The Malaysian government - which stopped a Malaysian police enquiry in the 1990s - is almost equally to blame. In a National Archives file, I discovered copies of telegrams sent by Tunku Abdul Rahman insisting that raking up memories of Batang Kali could serve no useful purpose. This was a war opined The Tunku - bad things happen. As the lawyers for the complaints repeatedly insisted in court this week, the survivors of and witnesses to the massacre have been constantly stigmatised: in one telling document, we find a comment that the witnesses 'were never given an official opportunity to tell their side of the story due to fear of what they would say'. Quite. 
It would be problematic I suspect to comment on the case for the defendants, namely the Foreign and Commonwealth Office. But it was remarkable to hear their lawyers argue that responsibility lay with the Sultan of Selengor, a British protected Malayan state in 1948, not a colony. As their 'skeleton argument' puts it: 
"It is also common ground that the Scots Guards were only present in Selangor in
support of the Ruler of Selangor. As the Claimant accept in their Amended Grounds
[1/A/77, §6], they were deployed “to assist the civilian authorities in maintaining public
order”, and were regarded as part of the local police force and under their control
[2/R/84]. That is, the Scots Guards were not deployed in pursuance of Her Majesty’s
jurisdiction over the external affairs and defence of Selangor, but were deployed by the
local authorities pursuant to their own jurisdiction over internal public order. As the
Claimants themselves point out, it would appear that on the day in question, the
troops formed part of a local police patrol (Skeleton Argument, §2.23): “The patrol
operated in conjunction with the local police. It was guided by a Malay Special Constable, Jaffar bin Taib. It was accompanied by a Detective Sergeant, CP Gopal (Call Sign No. 51) and another Chinese Detective, Chia Kam Who (Call Sign No 182).”

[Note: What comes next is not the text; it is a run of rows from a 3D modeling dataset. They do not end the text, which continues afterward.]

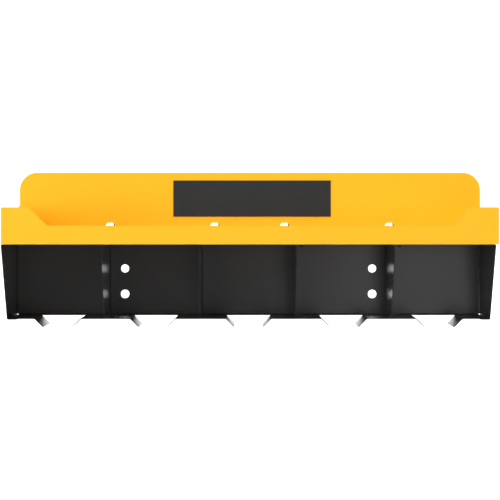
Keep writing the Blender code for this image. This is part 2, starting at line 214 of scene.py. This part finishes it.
def slotBlocks(places, size, corner, steps):
    # a cutter for wall slots, with its four edges along Y rounded
    blocks = []
    for place in places:
        deselectAll()
        bpy.ops.mesh.primitive_cube_add(size=1, location=place)
        block = bpy.context.object
        block.scale = size
        bpy.ops.object.transform_apply(location=True, rotation=False, scale=True)
        bpy.ops.object.mode_set(mode="EDIT")
        bpy.ops.mesh.select_mode(type="EDGE")
        bpy.ops.mesh.select_all(action="DESELECT")
        work = bmesh.from_edit_mesh(block.data)
        for edge in work.edges:
            start, end = edge.verts
            edge.select_set(abs(start.co.y - end.co.y) > size[1] / 2)
        bmesh.update_edit_mesh(block.data)
        bpy.ops.mesh.bevel(offset=corner, segments=steps, affect="EDGES")
        bpy.ops.object.mode_set(mode="OBJECT")
        blocks.append(block)
    return joinAll(blocks)


def dress(piece, material, slot, *nodes):
    piece.data.materials.clear()
    piece.data.materials.append(material)
    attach(piece, "root")
    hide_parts(*nodes)


# Materials

grain = {
    "peelDetail": 2,
    "peelDepth": 0.00002,
    "cloudScale": 14,
    "cloudDetail": 3,
}


def makePowderGroup():
    # the fine orange peel of a powder coat, with a slow change of its shade and gloss
    group = bpy.data.node_groups.new("powderCoat", "ShaderNodeTree")
    sockets = {
        "Light Colour": ("INPUT", "NodeSocketColor"),
        "Dark Colour": ("INPUT", "NodeSocketColor"),
        "Peel Scale": ("INPUT", "NodeSocketFloat"),
        "Peel Height": ("INPUT", "NodeSocketFloat"),
        "Low Roughness": ("INPUT", "NodeSocketFloat"),
        "High Roughness": ("INPUT", "NodeSocketFloat"),
        "Colour": ("OUTPUT", "NodeSocketColor"),
        "Roughness": ("OUTPUT", "NodeSocketFloat"),
        "Normal": ("OUTPUT", "NodeSocketVector"),
    }
    for name, (side, kind) in sockets.items():
        group.interface.new_socket(name=name, in_out=side, socket_type=kind)
    nodes, link = group.nodes, group.links.new
    given = nodes.new("NodeGroupInput")
    result = nodes.new("NodeGroupOutput")
    place = nodes.new("ShaderNodeTexCoord")
    peel = nodes.new("ShaderNodeTexNoise")
    peel.inputs["Detail"].default_value = grain["peelDetail"]
    link(place.outputs["Object"], peel.inputs["Vector"])
    link(given.outputs["Peel Scale"], peel.inputs["Scale"])
    bump = nodes.new("ShaderNodeBump")
    bump.inputs["Distance"].default_value = grain["peelDepth"]
    link(given.outputs["Peel Height"], bump.inputs["Strength"])
    link(peel.outputs["Fac"], bump.inputs["Height"])
    cloud = nodes.new("ShaderNodeTexNoise")
    cloud.inputs["Scale"].default_value = grain["cloudScale"]
    cloud.inputs["Detail"].default_value = grain["cloudDetail"]
    link(place.outputs["Object"], cloud.inputs["Vector"])
    tone = nodes.new("ShaderNodeMix")
    tone.data_type = "RGBA"
    link(cloud.outputs["Fac"], tone.inputs["Factor"])
    link(given.outputs["Dark Colour"], tone.inputs["A"])
    link(given.outputs["Light Colour"], tone.inputs["B"])
    gloss = nodes.new("ShaderNodeMapRange")
    link(cloud.outputs["Fac"], gloss.inputs["Value"])
    link(given.outputs["Low Roughness"], gloss.inputs["To Min"])
    link(given.outputs["High Roughness"], gloss.inputs["To Max"])
    link(tone.outputs["Result"], result.inputs["Colour"])
    link(gloss.outputs["Result"], result.inputs["Roughness"])
    link(bump.outputs["Normal"], result.inputs["Normal"])
    return group


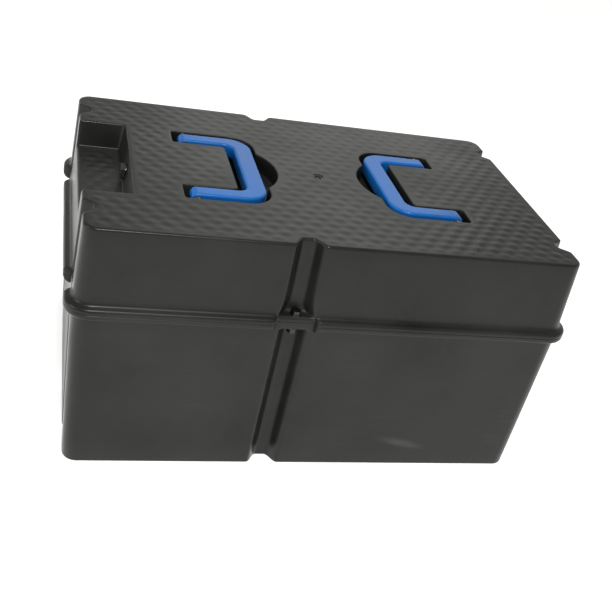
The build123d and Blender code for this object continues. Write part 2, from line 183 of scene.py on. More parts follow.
bead_share = np.clip((from_groove - by_side("pad") + 1) / bead_end_length, 0, 1)
bead = bead_reach * np.sqrt(1 - (1 - bead_share) ** 2)


def ring(offset, height):
    """Closed row of points: each station moved outwards by an offset and set at a height."""
    offset = np.broadcast_to(offset, (len(plan),))
    height = np.broadcast_to(height, (len(plan),))
    return np.column_stack([plan + outward * offset[:, None], height])


def strip(rows, closed=True):
    """Quads between successive rows of points, closed round if the rows are rings."""
    rows = np.asarray(rows)
    count, width = rows.shape[:2]
    index = np.arange(count * width).reshape(count, width)
    if closed:
        index = np.concatenate([index, index[:, :1]], axis=1)
    quads = np.stack([index[:-1, :-1], index[:-1, 1:], index[1:, 1:], index[1:, :-1]], axis=-1)
    return rows.reshape(-1, 3), quads.reshape(-1, 4)


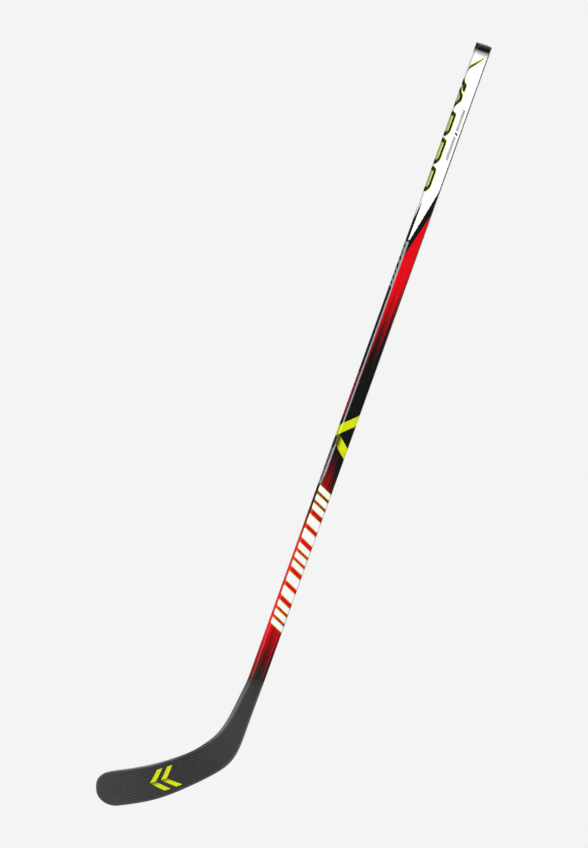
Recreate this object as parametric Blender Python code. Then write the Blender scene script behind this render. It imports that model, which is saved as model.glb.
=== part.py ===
"""Youth ice hockey stick: a fused composite stick built from its real layers.

Lengths in this script are millimetres until a mesh is written, then metres.
The shaft lies along Z with the butt end at z = 0 and the blade at the bottom.
The blade points to -X.  The wide faces of the shaft and of the blade face
-Y (called the front) and +Y (called the back, the hollow side of the blade).

Everything is placed by a station: the distance down the stick from the line
where the shaft tube ends and the hosel starts.  Negative stations lie in the
shaft, zero to TOE_START in the hosel and blade, and the rounded toe is last.
"""

import math

import bmesh
import bpy
import numpy as np

MM = 0.001

# Driving dimensions
SHAFT_LENGTH = 1025.0
SHAFT_WIDTH = 23.4
SHAFT_DEPTH = 15.6
SHAFT_CORNER = 4.0
OUTER_WALL = 0.8
INNER_WALL = 1.2
GAP = 0.3

PLUG_HEAD = 4.0
PLUG_STEM = 46.0
PLUG_GLUE = 0.6
TENON_LENGTH = 60.0
TENON_GLUE = 0.6

TOE_LENGTH = 31.6
TOE_FULLNESS_TOP = 0.72
TOE_FULLNESS_BOTTOM = 1.05
BOW_START = 95.0
BOW_DEPTH = 14.0
OPEN_ANGLE = math.radians(4.0)

BLOCK_END = 92.0
HEEL_END = 124.0
RIB_HALF = 0.7
PLY_WALL = 0.5

# Each line across the hosel and blade: the top end (x, z), the bottom end
# (x, z), the thickness there and the radius of the rounded edges.
RIBS = (
    ((-11.7, -1025.0), (11.7, -1025.0), 15.6, 4.0),
    ((-14.5, -1054.5), (11.5, -1056.5), 14.3, 3.9),
    ((-18.2, -1083.0), (11.5, -1089.5), 12.7, 3.7),
    ((-22.5, -1105.0), (11.6, -1119.0), 11.2, 3.4),
    ((-29.8, -1125.0), (9.6, -1144.5), 9.7, 3.2),
    ((-39.0, -1139.5), (3.8, -1162.0), 8.7, 3.0),
    ((-54.0, -1157.5), (-12.5, -1184.0), 7.6, 2.9),
    ((-81.0, -1180.0), (-42.0, -1213.5), 6.8, 2.8),
    ((-115.8, -1202.8), (-82.3, -1247.0), 6.2, 2.7),
    ((-159.0, -1225.6), (-133.5, -1275.0), 5.7, 2.6),
)

STATION_STEP = 9.0
TOE_ANGLES = 8
ARC_STEPS = 3


# ---------------------------------------------------------------- geometry

def curve_slopes(knots, values):
    """Slopes at the knots of the smooth cubic curve through the values.

    The first slope continues the straight shaft; the last end is relaxed.
    """
    count = len(knots)
    steps = np.diff(knots)
    rises = np.diff(values, axis=0) / steps[:, None]
    matrix = np.zeros((count, count))
    right = np.zeros(values.shape)
    matrix[0, 0] = 1.0
    right[0] = (0.0, -1.0, 0.0, -1.0, 0.0, 0.0)
    for i in range(1, count - 1):
        matrix[i, i - 1] = steps[i]
        matrix[i, i] = 2.0 * (steps[i - 1] + steps[i])
        matrix[i, i + 1] = steps[i - 1]
        right[i] = 3.0 * (steps[i] * rises[i - 1] + steps[i - 1] * rises[i])
    matrix[-1, -2:] = (1.0, 2.0)
    right[-1] = 3.0 * rises[-1]
    return np.linalg.solve(matrix, right)


RIB_VALUES = np.array([[*top, *bottom, depth, corner] for top, bottom, depth, corner in RIBS])
RIB_CENTRES = 0.5 * (RIB_VALUES[:, 0:2] + RIB_VALUES[:, 2:4])
RIB_SPACING = np.linalg.norm(np.diff(RIB_CENTRES, axis=0), axis=1)
RIB_STATIONS = np.concatenate([[0.0], np.cumsum(RIB_SPACING)])
RIB_SLOPES = curve_slopes(RIB_STATIONS, RIB_VALUES)
TOE_START = float(RIB_STATIONS[-1])
TIP = TOE_START + TOE_LENGTH


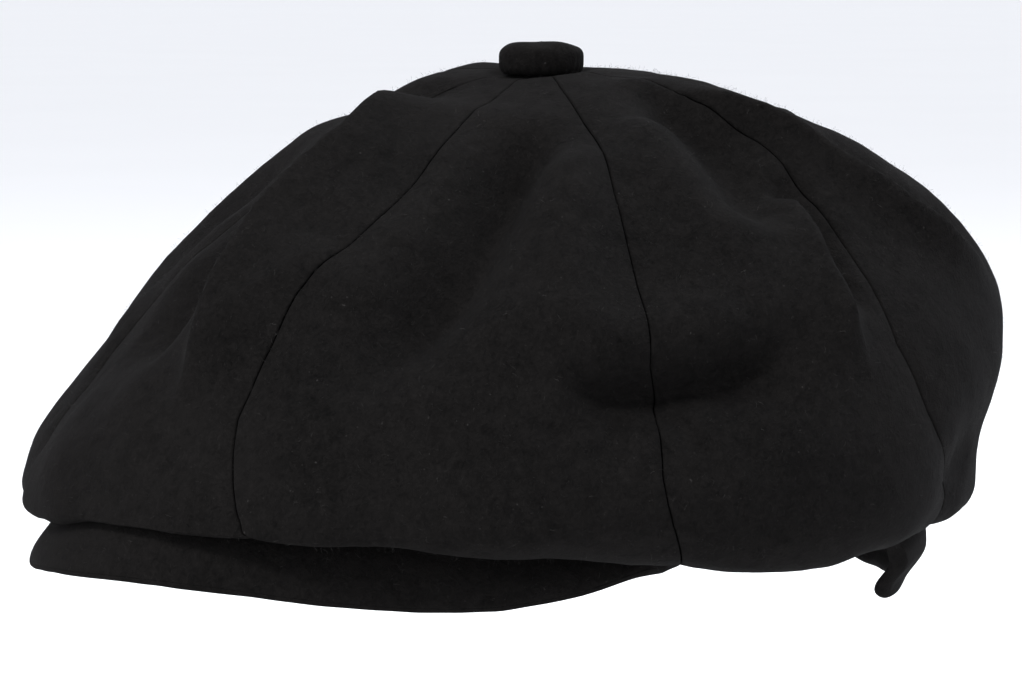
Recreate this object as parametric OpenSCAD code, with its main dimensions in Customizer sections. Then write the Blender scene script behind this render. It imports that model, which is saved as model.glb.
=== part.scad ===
// Eight-panel newsboy cap with a covered button, a stiff visor and a fold-down neck flap.
// Frame: origin at the centre of the head opening, +Z up, the visor points to -Y, millimetres.

/* [Head and band] */
// Half-width of the head opening, side to side
head_a = 82; // [76:0.5:88]
// Half-length of the head opening, front to back
head_b = 99; // [94:0.5:104]
// Height of the head band
band_h = 32; // [24:1:38]
// How far the rim rises over the forehead, where the visor is sewn
rim_rise = 20; // [12:1:24]
// Thickness of the sweatband
sweatband_t = 1.2; // [0.8:0.1:1.6]
// Thickness of the stiffening strip
interlining_t = 0.9; // [0.5:0.1:1.2]
// Thickness of the wool facing of the band
facing_t = 1.6; // [1.2:0.1:1.9]

/* [Crown] */
// Height of the crown's top above the head opening
crown_h = 120.5; // [112:0.5:128]
// Half-width of the crown
crown_half_w = 125; // [120:1:132]
// Reach of the crown in front of the head's axis
crown_front = 141; // [136:1:142]
// Reach of the crown behind the head's axis
crown_back = 124; // [120:1:130]
// Thickness of the wool cloth with its backing
cloth_t = 2; // [1.4:0.1:2.4]
// Gap left between two panels at a seam
seam_gap = 0.2; // [0.1:0.1:0.6]

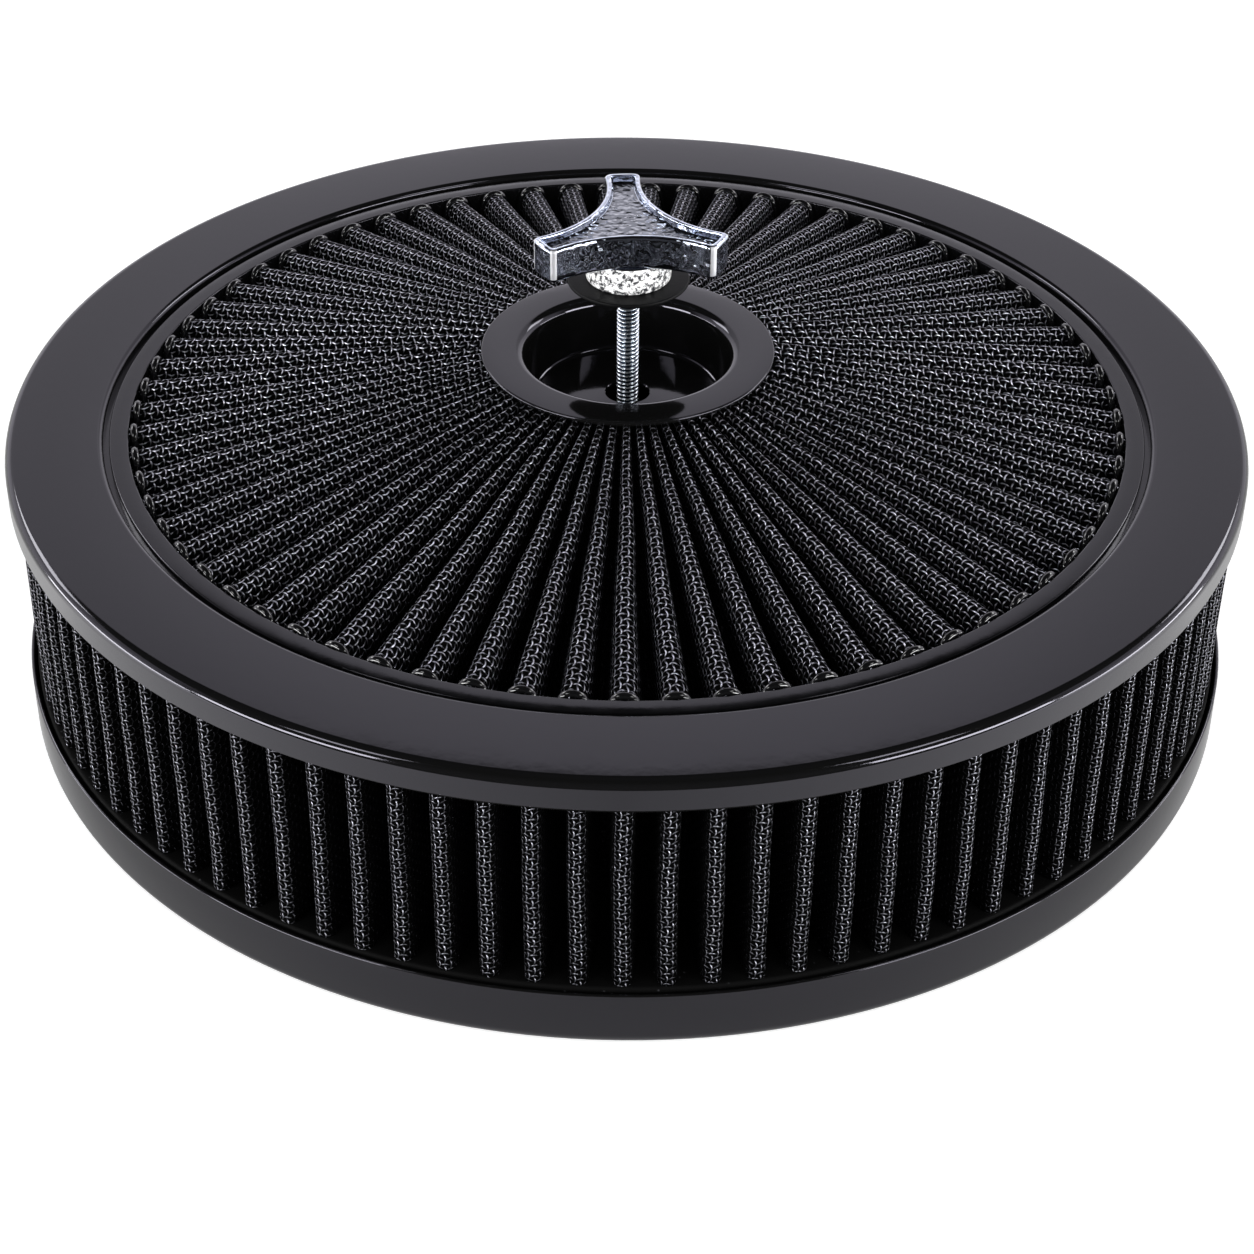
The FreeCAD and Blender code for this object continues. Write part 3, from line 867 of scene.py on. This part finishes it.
ring_tree, ring_ids = tree_with_inputs(
    "pleats_round_the_axis",
    (
        ("Pleat", "NodeSocketGeometry", None),
        ("Pleats", "NodeSocketInt", 96),
        ("Wander", "NodeSocketFloat", 0.0005),
        ("Wander Scale", "NodeSocketFloat", 20.0),
        ("Weave Shift", "NodeSocketFloat", 2.0),
        ("Seed", "NodeSocketInt", 1),
        ("Finish", "NodeSocketMaterial", None),
    ),
    "Filter",
)
given = add(ring_tree, "NodeGroupInput").outputs
line = add(ring_tree, "GeometryNodeMeshLine", [("Count", given["Pleats"]), ("Offset", (0, 0, 0))])
number = add(ring_tree, "GeometryNodeInputIndex").outputs[0]
step = add(
    ring_tree, "ShaderNodeMath", [(0, 2 * pi), (1, given["Pleats"])], operation="DIVIDE"
).outputs[0]
angle = add(ring_tree, "ShaderNodeMath", [(0, number), (1, step)], operation="MULTIPLY").outputs[0]
spin = add(ring_tree, "ShaderNodeCombineXYZ", [("Z", angle)]).outputs[0]
turn = add(ring_tree, "FunctionNodeEulerToRotation", [(0, spin)]).outputs[0]
copies = add(
    ring_tree,
    "GeometryNodeInstanceOnPoints",
    [("Points", line.outputs["Mesh"]), ("Instance", given["Pleat"]), ("Rotation", turn)],
).outputs[0]
chance = add(
    ring_tree,
    "FunctionNodeRandomValue",
    [("Min", 0.0), ("Max", given["Weave Shift"]), ("Seed", given["Seed"])],
    data_type="FLOAT",
)
chance_value = next(o for o in chance.outputs if o.enabled)
shifted = add(
    ring_tree,
    "GeometryNodeStoreNamedAttribute",
    [("Geometry", copies), ("Name", "pleat_shift"), ("Value", chance_value)],
    data_type="FLOAT",
    domain="INSTANCE",
).outputs[0]
real = add(ring_tree, "GeometryNodeRealizeInstances", [("Geometry", shifted)]).outputs[0]
welded = add(
    ring_tree, "GeometryNodeMergeByDistance", [("Geometry", real), ("Distance", WELD)]
).outputs[0]

# %% The tree that repeats a pleat: wander and finish
SWAY = (2.0, 2.0, 0.6)

here = add(ring_tree, "GeometryNodeInputPosition").outputs[0]
noise = add(
    ring_tree,
    "ShaderNodeTexNoise",
    [("Vector", here), ("Scale", given["Wander Scale"]), ("W", given["Seed"]), ("Detail", 1.0)],
    noise_dimensions="4D",
)
centred = add(
    ring_tree, "ShaderNodeVectorMath", [(0, noise.outputs["Color"]), (1, HALF)], operation="SUBTRACT"
).outputs[0]
swayed = add(
    ring_tree, "ShaderNodeVectorMath", [(0, centred), (1, SWAY)], operation="MULTIPLY"
).outputs[0]
offset = add(
    ring_tree, "ShaderNodeVectorMath", [(0, swayed), ("Scale", given["Wander"])], operation="SCALE"
).outputs[0]
wandered = add(
    ring_tree, "GeometryNodeSetPosition", [("Geometry", welded), ("Offset", offset)]
).outputs[0]
coated = add(
    ring_tree, "GeometryNodeSetMaterial", [("Geometry", wandered), ("Material", given["Finish"])]
).outputs[0]
add(ring_tree, "NodeGroupOutput", [(0, coated)])
print("tree inputs", sorted(ring_ids))

# %% [markdown]
# ## Side filter
# Ninety-six upright pleats between the two end rings, with wide rounded crests towards the outside.
# The depth that the screen's painted fold shade reads grows fast here, so that all but the crests are
# painted dark.

# %% Side filter
SIDE_PLEATS = 96
SIDE_CREST_RADIUS = 175.5
SIDE_VALLEY_RADIUS = 154.5
SIDE_STEPS = 14
WIRE_SPACING = 1.59
DEPTH_AT_CREST = 0.375
DEPTH_GROWTH = 3.3

side_depth = SIDE_CREST_RADIUS - SIDE_VALLEY_RADIUS
bottom = SEAT_HEIGHT + END_RING_THICKNESS
top = ELEMENT_TOP - END_RING_THICKNESS
pitch = 2 * pi * SIDE_CREST_RADIUS / SIDE_PLEATS
front, back = pleat_profile(crest=2.6, valley=0.9, depth=side_depth, pitch=pitch)


def upright(along, height, across, share):
    """A point of the side sheet, which stands upright."""
    z = bottom + (top - bottom) * share
    a = -pi / 2 + along / SIDE_CREST_RADIUS
    r = SIDE_VALLEY_RADIUS + height
    # This depth drives the screen's painted fold shade.
    depth = DEPTH_AT_CREST + DEPTH_GROWTH * (SIDE_CREST_RADIUS - r) / side_depth
    return (r * cos(a), r * sin(a), z), across, z, depth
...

This led to a sharp exchange with one of the judges - the president of the Queen's Bench Division Sir John Thomas. The government barrister appeared confused when pressed on the matter of who was in control of the Scots Guards operation. Was he really suggesting this lay in the hands of the Sultan? Reconstructed from my notes: “We are not satisfied that what you are telling us is right. I am not criticising you: I am criticising those in the Ministry of Defence and Foreign Office who must know what the answer is...' He went on: 'You can’t run an empire without knowing who controls the troops. There must be an answer to this!' The defendants' lawyers repeatedly stressed that any enquiry could serve no useful purpose - since the events took place so long ago, no lesson could possibly learnt.
At the end of the second day, the lawyer representing the complainants made this telling argument: 
“How about a lesson that the truth will out? That even with the lapse of time, something this significant won’t just go away? How about a lesson like that for everyone?”
Let us hope in the interest of both human rights and historical truth telling that the judges recommend a public enquiry. After all, even Jarndyce and Jarndyce was - eventually - concluded:
We asked a gentleman by us if he knew what cause was on. He told us Jarndyce and Jarndyce. We asked him if he knew what was doing in it. He said really, no he did not, nobody ever did, but as well as he could make out, it was over. Over for the day? we asked him. No, he said, over for good. Over for good! When we heard this unaccountable answer, we looked at one another quite lost in amazement.